Regimes políticos

Por 50 anos fez-se ouvir a palavra de Rui, ensinando, orientando, concitando. Como semeador, que tal é a vocação do político, lançou a semente da boa doutrina, da que era objeto de seu apostolado político desde a mocidade. Sua perseverança, sua paciência, manifestação de autêntico heroismo, conseguiram criar, em muitos, um estado de espírito, uma convicção nem sempre proclamada, mas nem por isso inexistente, qual seja a de que este país só se desenvolverá quando atingirmos a democracia plena, verdadeira, no sentido político exato.

Realmente, com aquela cultura que lhe era admirada, afirmava que o autoritarismo tem um vício insanável que lhe é ínsito – concentração real, se não teórica, de vastíssimo campo do poder nas mãos de um só homem, e o fatal culto de sua pessoa, o que faz com que o Governo se torne, pouco a pouco, menos sensível, se não insensível à realidade social e às aspirações populares, e, de outra parte, praticamente inatingível em suas decisões, podendo perseverar em erros capazes de gerar sérios males para o País, reparáveis apenas com o correr do tempo, quando não através de movimentos revolucionários, porém sempre com graves danos para o País.

Rui Barbosa, o estadista da República, artífice máximo do sistema instaurado após a queda da Monarquia, veio a público para, com a autoridade de um “saber de experiência feito”, combater as ditaduras, apontando os defeitos e imperfeições que as tornam, sobretudo entre nós, incapazes de criarem o clima indispensável ao progresso da nação e à efetivação de um convívio autenticamente pacífico e cristão.

Mas Rui repudiava, com igual vigor, o sistema convencional de Governo, dado o perigo, sempre ameaçador, do passionalismo ocasional de grupos configurando o que se pode denominar de “ditadura da assembléia”, mais reprovável, muitas vezes, do que a ditadura pessoal.

Adverso, pois, aos dois regimes antagônicos, preconizava uma democracia representativa, com a participação de todos os segmentos da sociedade nas decisões do Poder.

De qualquer maneira a História comprova que inúmeras nações têm progredido num regime ou no outro. Países se desenvolvem na Ditadura ou na Democracia, na Monarquia ou na República, no presidencialismo ou no parlamentarismo.

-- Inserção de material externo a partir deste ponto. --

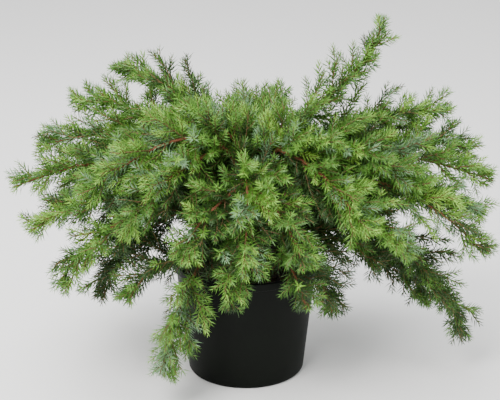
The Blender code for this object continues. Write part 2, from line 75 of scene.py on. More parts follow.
class Sector(Enum):
    """A quarter of the crown, seen from above."""

    BACK_RIGHT = "back_right"
    BACK_LEFT = "back_left"
    FRONT_LEFT = "front_left"
    FRONT_RIGHT = "front_right"

    @staticmethod
    def of(azimuth: float) -> "Sector":
        """Return the quarter that an azimuth in degrees lies in."""
        return list(Sector)[int(azimuth % 360 // 90)]


class Tone(Enum):
    """How old a spray of needles is, and how lit: the painted shade tone is a darker green painted on sprays
    deep in the crown and under hanging masses.
    """

    # Painted shade: darker needles standing for the shade inside the crown
    DEEP = "deep"
    LEAF = "leaf"
    FRESH = "fresh"
    SILVER = "silver"
    YOUNG = "young"

    def younger(self) -> "Tone":
        """Return the tone of the growth at the end of a spray of this tone."""
        return {
            Tone.DEEP: Tone.LEAF,
            Tone.LEAF: Tone.FRESH,
            Tone.FRESH: Tone.YOUNG,
            Tone.SILVER: Tone.FRESH,
            Tone.YOUNG: Tone.YOUNG,
        }[self]


class Place(Enum):
    """What a pattern is fixed to: the object's own space, or the length of a limb."""

    OBJECT = "object"
    BARK = "bark_place"


@dataclass(frozen=True)
class Tip:
    """Where a stem of foliage ends, and how steeply it drops there, in degrees and metres."""

    azimuth: float
    reach: float
    height: float
    droop: float


@dataclass(frozen=True)
class Limb:
    """One limb from the trunk: its slope there, its bare share, its arch, and its tips."""

    name: str
    rise: float
    bare: float
    arch: float
    tips: tuple[Tip, ...]


# From the lowest on the trunk to the highest, as in the solids
LIMBS = (
    Limb("right_weeping", 62, 0.42, 0.46, (Tip(356, 0.275, 0.047, 84), Tip(8, 0.235, 0.070, 80))),
    Limb("front_left_weeping", 66, 0.36, 0.46, (Tip(233, 0.165, 0.046, 84), Tip(217, 0.176, 0.132, 70))),
    Limb("back_right_low", 60, 0.38, 0.46, (Tip(44, 0.245, 0.110, 74), Tip(70, 0.222, 0.120, 70))),
    Limb("left_low", 60, 0.36, 0.46, (Tip(202, 0.247, 0.146, 62), Tip(187, 0.190, 0.106, 78))),
    Limb("front_right_weeping", 66, 0.36, 0.46, (
        Tip(321, 0.136, 0.105, 82), Tip(298, 0.152, 0.136, 72), Tip(339, 0.170, 0.156, 66))),
    Limb("back_left_low", 60, 0.38, 0.46, (Tip(138, 0.245, 0.110, 74), Tip(108, 0.225, 0.115, 70))),
    Limb("front_weeping", 72, 0.0, 0.50, (Tip(262, 0.148, 0.140, 76),)),
    Limb("right_low", 58, 0.32, 0.46, (
        Tip(346, 0.300, 0.178, 52), Tip(331, 0.230, 0.194, 52), Tip(353, 0.296, 0.214, 44))),
    Limb("left_spread", 50, 0.32, 0.46, (Tip(182, 0.290, 0.246, 22), Tip(193, 0.270, 0.206, 38))),
    Limb("right_spread", 52, 0.32, 0.46, (Tip(1, 0.308, 0.250, 20), Tip(9, 0.293, 0.268, 42))),
    Limb("back_upper", 74, 0.28, 0.50, (Tip(92, 0.222, 0.262, 34), Tip(118, 0.214, 0.310, 16))),
    Limb("left_back", 56, 0.32, 0.46, (Tip(160, 0.268, 0.180, 46), Tip(144, 0.262, 0.215, 36))),
    Limb("right_back", 54, 0.32, 0.44, (Tip(17, 0.276, 0.322, -4), Tip(34, 0.262, 0.226, 36))),
    Limb("front_upper", 82, 0.28, 0.62, (
        Tip(270, 0.152, 0.182, 66), Tip(243, 0.166, 0.200, 58), Tip(295, 0.160, 0.190, 62))),
    Limb("left_top", 60, 0.32, 0.46, (
        Tip(136, 0.232, 0.350, 6), Tip(154, 0.250, 0.320, 14), Tip(172, 0.266, 0.284, 18))),
    Limb("right_upper", 76, 0.26, 0.56, (Tip(344, 0.225, 0.262, 34), Tip(320, 0.190, 0.222, 50))),
    Limb("left_upper", 76, 0.26, 0.56, (Tip(204, 0.215, 0.258, 36), Tip(222, 0.195, 0.226, 50))),
    Limb("crown_back", 80, 0.0, 0.50, (Tip(70, 0.150, 0.312, 14),)),
    Limb("right_leader", 66, 0.34, 0.42, (Tip(13, 0.174, 0.450, -76),)),
    Limb("crown_top", 84, 0.0, 0.56, (Tip(186, 0.105, 0.322, 20),)),
)


@dataclass(frozen=True)
class Habit:
    """How one mass grows: its spacing and its length against the usual, and whether its needles are painted
    in the darker shade tones.
    """

    spacing: float = 1.0
    length: float = 1.0
    shaded: bool = False


USUAL = Habit()
# Masses that hang under the dome get painted shade: darker needle tones
HANGING = Habit(spacing=0.95, shaded=True)
INNER = Habit(spacing=0.85, length=1.2)
HABITS = {
    "right_weeping": HANGING,
    "right_weeping_fork": HANGING,
    "front_right_weeping_second_fork": HANGING,
    "right_leader": Habit(spacing=0.75, length=0.62),
}


def unit(vector: np.ndarray) -> np.ndarray:
    """Return the vector at length one."""
    return vector / np.linalg.norm(vector)


def outward(azimuth: float) -> np.ndarray:
    """Return the level direction at an azimuth in degrees."""
    return np.array((math.cos(math.radians(azimuth)), math.sin(math.radians(azimuth)), 0.0))


def crown_depth(point: np.ndarray) -> float:
    """Return how far out a point lies, from 0 at the crown's centre to 1 at its surface."""
    return float(np.linalg.norm((point - CROWN_CENTRE) / CROWN_RADII))


def crown_face(point: np.ndarray, heading: np.ndarray) -> np.ndarray:
    """Return the direction out of the crown at a point, square to a heading."""
    out = unit((point - CROWN_CENTRE) / CROWN_RADII**2) + UP * FACE_LIFT
    return unit(out - heading * float(out @ heading))


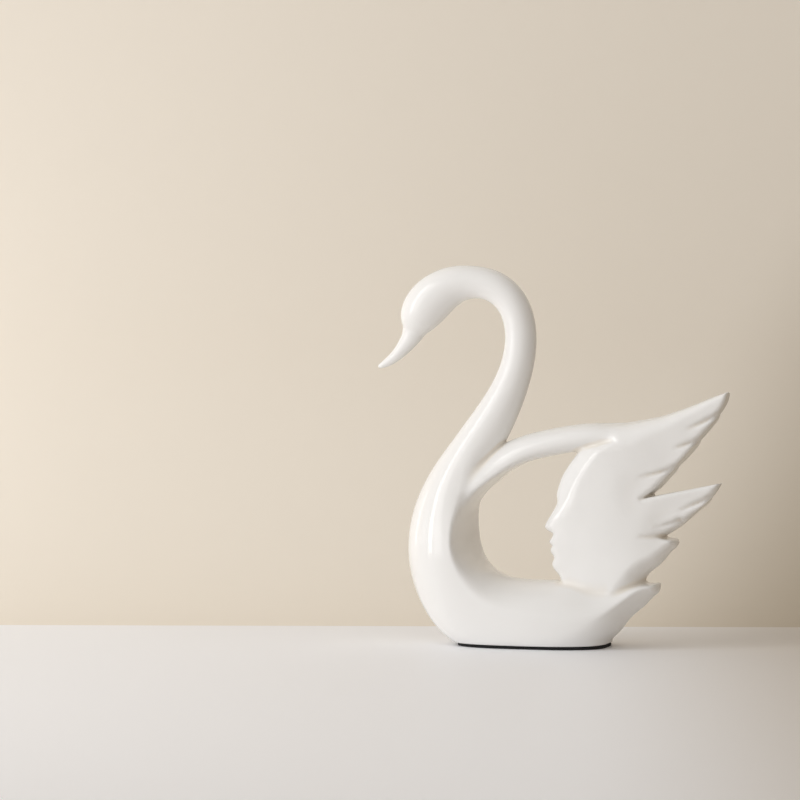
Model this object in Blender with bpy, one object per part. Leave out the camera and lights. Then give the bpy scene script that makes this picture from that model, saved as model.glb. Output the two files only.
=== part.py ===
"""Swan figurine: one white glazed casting on a thin black pad.

The swan faces -X, its front is -Y and its height is +Z. The origin is the middle
of the pad's underside. The casting is the same on its front and its back. Sizes
are in millimetres and are turned into metres where a mesh is made.
"""

import math

import bmesh
import bpy
import numpy as np

MM = 0.001

SWAN_HEIGHT = 209.6
BEAK_REACH = 90.4
WING_REACH = 109.3
DECK_HEIGHT = 36.4

PAD_THICKNESS = 1.5
PAD_GAP = 0.3
PAD_INSET = 0.6
PAD_EDGE = 0.4
FOOT_LENGTH = 85.0
FOOT_WIDTH = 55.0
FOOT_HEIGHT = 5.0
FOOT_POWER = 3.0
FOOT_SIDES = 72

KEEL_DEPTH = 4.0
HULL_HALF_DEPTH = 31.0
BREAST_HALF_DEPTH = 31.5
BREAST_HALF_WIDTH = 17.0
STERN_HALF_DEPTH = 14.3
STERN_LIFT = 15.1
NECK_RADIUS = 8.7
NECK_BASE_RADIUS = 12.5
HEAD_RADIUS = 12.6
BEAK_ROOT_RADIUS = 5.7
BEAK_TIP_RADIUS = 1.1
ARM_HALF_HEIGHT = 7.5
ARM_HALF_DEPTH = 12.4

WING_ROOT = 12.0
WING_HALF_DEPTH = 16.0
FEATHER_HALF_DEPTH = 10.6
WING_TIP_HALF_DEPTH = 5.0
FACE_HALF_DEPTH = 10.5
FACE_EDGE = 2.5

BODY_SIDES = 28
BODY_STEPS = 3
ARM_SIDES = 20
ARM_STEPS = 3
PLAN_STEPS = 3
CUT_PAST = 2.0

WHITE_GLAZE = (0.86, 0.84, 0.81)
BLACK_FOAM = (0.012, 0.012, 0.013)

FOOT_BOTTOM = PAD_THICKNESS + PAD_GAP

# The outlines and stations below are places on this side drawing, whose marks are
# the beak's tip, the middle and the wing's tip, and the table, the deck and the head's top.
DRAWN_X = (-90.4, 0.0, 109.3)
DRAWN_Z = (0.0, 36.4, 209.6)
DRAWN_DECK = DRAWN_Z[1]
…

Todas as espécies de regime ou de governo costumam degenerar e adquirirem corruptelas, dependendo dos homens que as conduzem, das suas tendências, personalidade e convicções.

Aqui no nosso País, por exemplo, acabado o ciclo militar e restabelecida a democracia, ficamos com um regime sui generis. Aqui as eleições são decididas a peso de ouro. Gastam-se milhões e até bilhões. Até mesmo os chamados programas de televisão “gratuitos” custam uma fortuna, porque têm que ser preparados por empresas especializadíssimas em marketing e na ciência de captação das simpatias populares. O que faria supor que estaríamos numa autêntica plutocracia, ou seja, governo dos ricos.

O Executivo, através das chamadas “medidas provisórias” legisla mais do que o Congresso todo, composto de cerca de 600 homens e mulheres. Leis importantíssimas, que afetam a vida de milhões de brasileiros, enriquecendo ou empobrecendo quantidade incalculável de pessoas, são editadas mediante simples decreto do Presidente da República.

Bem já dizia Sobral Pinto que no Brasil temos três Poderes: o Executivo, que é um poder armado; o legislativo, um poder desarmado; e o Judiciário, que é um poder alarmado. Alarmado porque qualquer decisão que profira contrariando abusos e violências dos outros dois Poderes, sofre ameaças de inquérito, extinção de Tribunais, supressão de garantias dos juízes, etc.

À triste situação com que nos deparamos, em tal estado de coisas, talvez se ajustem com perfeição as palavras do Presidente Wilson, quando advertiu que “uma grande nação não é conduzida por quem simplesmente repete o que se diz nas esquinas ou nos jornais. Uma nação se conduz por quem ouve mais do que isso: ou quem, ouvindo isso, compreende mais, une tudo, dá a tudo um sentido comum e exprime, não os rumores das ruas, mas um novo princípio para uma nova era; um homem que dá voz à nação”.